If you are buying your first home, there is a good chance you are focused on the purchase price and not much else.
That makes sense. It is the most visible number in the process, and the one everyone talks about.
But what often surprises first-time buyers is not the price of the home. It is everything required to actually close on it.
These are called closing costs, and they tend to be underestimated, underexplained, and misunderstood.
In most cases, they range from 2% to 5% of the loan amount, which can translate to several thousand dollars depending on the price of the home.
They are not optional. They are not hidden. But they are rarely framed in a way that feels clear at the beginning.
What Closing Costs Actually Are
Closing costs are the collection of fees and prepaid items required to finalize your mortgage and officially transfer ownership of a home.
In simple terms, the purchase price gets you the property. Closing costs complete the transaction.
They cover the legal, financial, and administrative work that makes homeownership official in the eyes of the lender, the county, and the title company.
Most buyers only see a single dollar amount at the end of the process. Behind that number is a layered system of services and requirements.
How Much You Should Expect to Pay
While every transaction is slightly different, a realistic range looks like this:
- 2% to 5% of the purchase price in most markets
- On a $500,000 home, roughly $10,000 to $25,000
- On a $750,000 home, roughly $15,000 to $37,500
The exact number depends on your lender, loan structure, location, and how your offer is negotiated. It is one of the most important numbers to understand early, not late in the process.
What You Are Actually Paying For
Closing costs are not a single fee. They are a combination of several categories that serve different purposes.
Lender related fees
These are charges from the bank or mortgage lender for processing and underwriting your loan. They can include origination fees, underwriting, credit reports, and in some cases discount points. This is one of the most variable parts of closing costs and can differ significantly between lenders.
Appraisal and inspection services
Before a lender finalizes your loan, they need to confirm the home’s value and condition. This typically includes an appraisal, and separately, a home inspection if you choose to do one — which most buyers should.
Title and escrow services
This portion ensures the property is legally transferred without ownership disputes or hidden claims. It includes title search work, title insurance, and escrow or closing services that manage the transaction from contract to recording.
Government recording fees
These are charges required by the county to officially record the transfer of ownership. They are usually smaller in comparison but still part of the final total.
Prepaid costs
This is where many first-time buyers are caught off guard. At closing, you may need to prepay items such as homeowners insurance, property taxes, and initial interest on your mortgage. These are not fees in the traditional sense, but they are required upfront.
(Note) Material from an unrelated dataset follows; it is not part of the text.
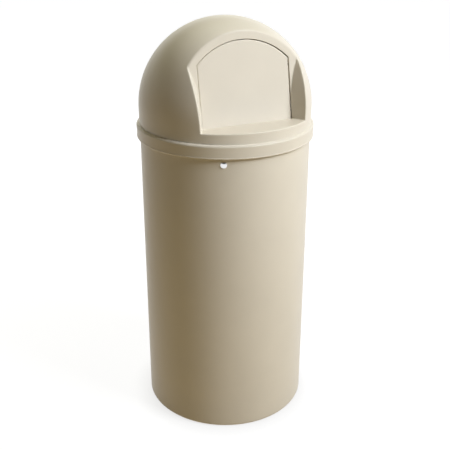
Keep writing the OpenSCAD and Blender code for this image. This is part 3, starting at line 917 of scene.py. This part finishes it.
def run_lengths(lines):
    """Length of each column's line up to each of its points. lines is rows x columns x 3."""
    steps = np.linalg.norm(np.diff(lines, axis=0), axis=-1)
    return np.concatenate([np.zeros((1, lines.shape[1])), np.cumsum(steps, 0)])


def at_lengths(lines, lengths):
    """Points at given lengths along each column's line."""
    run = run_lengths(lines)
    out = np.empty((len(lengths), lines.shape[1], 3))
    for k in range(lines.shape[1]):
        for axis in range(3):
            out[:, k, axis] = np.interp(lengths[:, k], run[:, k], lines[:, k, axis])
    return out


def corner_cut(a, corner, b, reach, share):
    """Point of a rounded corner, share of the way from its start to its end."""
    start, end = corner + unit(a - corner) * reach, corner + unit(b - corner) * reach
    return (1 - share) ** 2 * start + 2 * share * (1 - share) * corner + share**2 * end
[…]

The Misunderstanding Most First-Time Buyers Have
A common assumption is that saving for a down payment means you are financially prepared to buy a home. In reality, the down payment is only one part of the upfront cost.
A more accurate way to think about it: your total cash to close includes the down payment plus closing costs and prepaid expenses. Without accounting for all three, buyers often feel surprised by the final number — even when everything is functioning exactly as expected.
Can Closing Costs Be Negotiated
In many cases, yes. Depending on market conditions and how an offer is structured, some closing costs may be offset or reduced. This can include:
- Seller contributions toward closing costs
- Lender credits that trade slightly higher interest rates for lower upfront fees
- Adjustments to certain lender or title fees depending on provider options
In more competitive or buyer friendly markets, seller concessions can meaningfully reduce the amount of cash needed at closing.
Why Closing Costs Feel Confusing
Closing costs are not intentionally hidden, but they are not presented in a way that feels intuitive to most first-time buyers. They appear late in the process, they vary between lenders, and they are broken into categories that are unfamiliar if you have never bought a home before.
The result is a number that feels sudden, even though it is fully structured and itemized.
How to Approach Them Strategically
The most effective way to avoid surprises is to request a full Loan Estimate early and compare multiple lenders side by side. Pay attention to:
- Origination and lender fees
- Discount points and rate structures
- Title and escrow estimates
- Administrative or processing charges that overlap
Even small differences can add up to meaningful savings at closing.
The Bottom Line
Closing costs are not an unexpected fee. They are a necessary part of completing a real estate transaction. What most first-time buyers miss is not their existence, but their scale and timing.
Once you understand how they work, they stop feeling like a surprise and start feeling like part of a system you can actually plan for. And in real estate, that kind of clarity changes everything.